### WORK INSTRUCTIONS
Extract and list every line that contains the word "attach".
>>>>
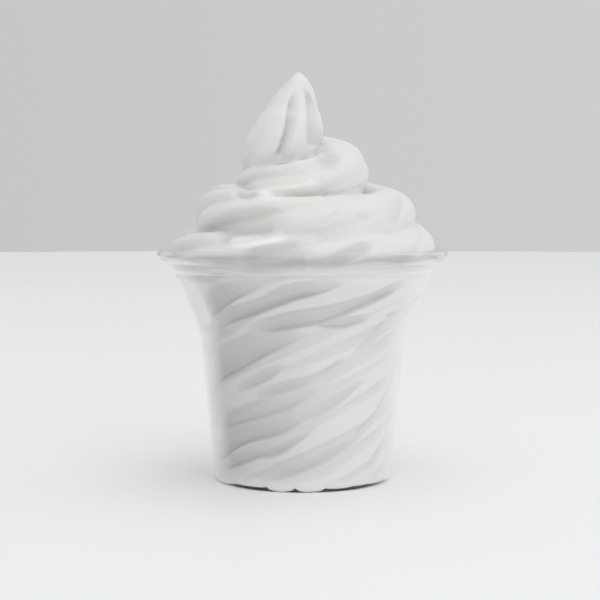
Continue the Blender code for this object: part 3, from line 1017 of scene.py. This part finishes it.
def makeLight(name, power, size, place):
    light = bpy.data.lights.new(name, "AREA")
    light.shape = "DISK"
    light.size = size
    light.energy = power
    lamp = bpy.data.objects.new(name, light)
    bpy.context.scene.collection.objects.link(lamp)
    lamp.location = place
    aim = Vector(studio["aim"]) - Vector(place)
    lamp.rotation_euler = aim.to_track_quat("-Z", "Y").to_euler()
    return lamp


def makeStudio():
    makeFloor()
    for light in studio["lights"]:
        makeLight(*light)
    world = bpy.data.worlds.new("studio")
    world.use_nodes = True
    tree = world.node_tree
    place = tree.nodes.new("ShaderNodeTexCoord")
    split = tree.nodes.new("ShaderNodeSeparateXYZ")
    ramp = tree.nodes.new("ShaderNodeValToRGB")
    colours = (studio["horizonColour"], studio["zenithColour"])
    for stop, position, colour in zip(ramp.color_ramp.elements, studio["skyFade"], colours):
        stop.position = position
        stop.color = (*colour, 1)
    aside = tree.nodes.new("ShaderNodeMath")
    aside.operation = "MULTIPLY_ADD"
    aside.inputs[1].default_value = studio["leftShade"]
    aside.inputs[2].default_value = 1.0
    tree.links.new(place.outputs["Generated"], split.inputs[0])
    tree.links.new(split.outputs["Z"], ramp.inputs[0])
    tree.links.new(split.outputs["X"], aside.inputs[0])
    tree.links.new(ramp.outputs[0], tree.nodes["Background"].inputs["Color"])
    tree.links.new(aside.outputs[0], tree.nodes["Background"].inputs["Strength"])
    bpy.context.scene.world = world
    bpy.context.scene.view_settings.view_transform = "Standard"
    bpy.context.scene.view_settings.look = "None"


def makeCamera():
    camera = bpy.data.cameras.new("camera")
    camera.sensor_width = view["sensor"]
    camera.lens = view["lens"]
    eye = bpy.data.objects.new("camera", camera)
    bpy.context.scene.collection.objects.link(eye)
    eye.location = inMetres((view["aside"], -view["distance"], view["height"]))
    down = math.atan2(view["height"] - view["aimHeight"], view["distance"])
    eye.rotation_euler = (math.radians(90.0) - down, 0.0, 0.0)
    bpy.context.scene.camera = eye


makeCamera()
makeStudio()
print("studio ready")
cup = makeCup(clearPlastic())
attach(cup, "root")
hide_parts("cup")
print("cup ready")
softServe = makeIceCream(iceCream())
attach(softServe, "root")
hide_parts("soft_serve")
print("ice cream ready:", len(softServe.data.polygons), "faces")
<<<<
### COMPLETE RESPONSE
attach(cup, "root")
attach(softServe, "root")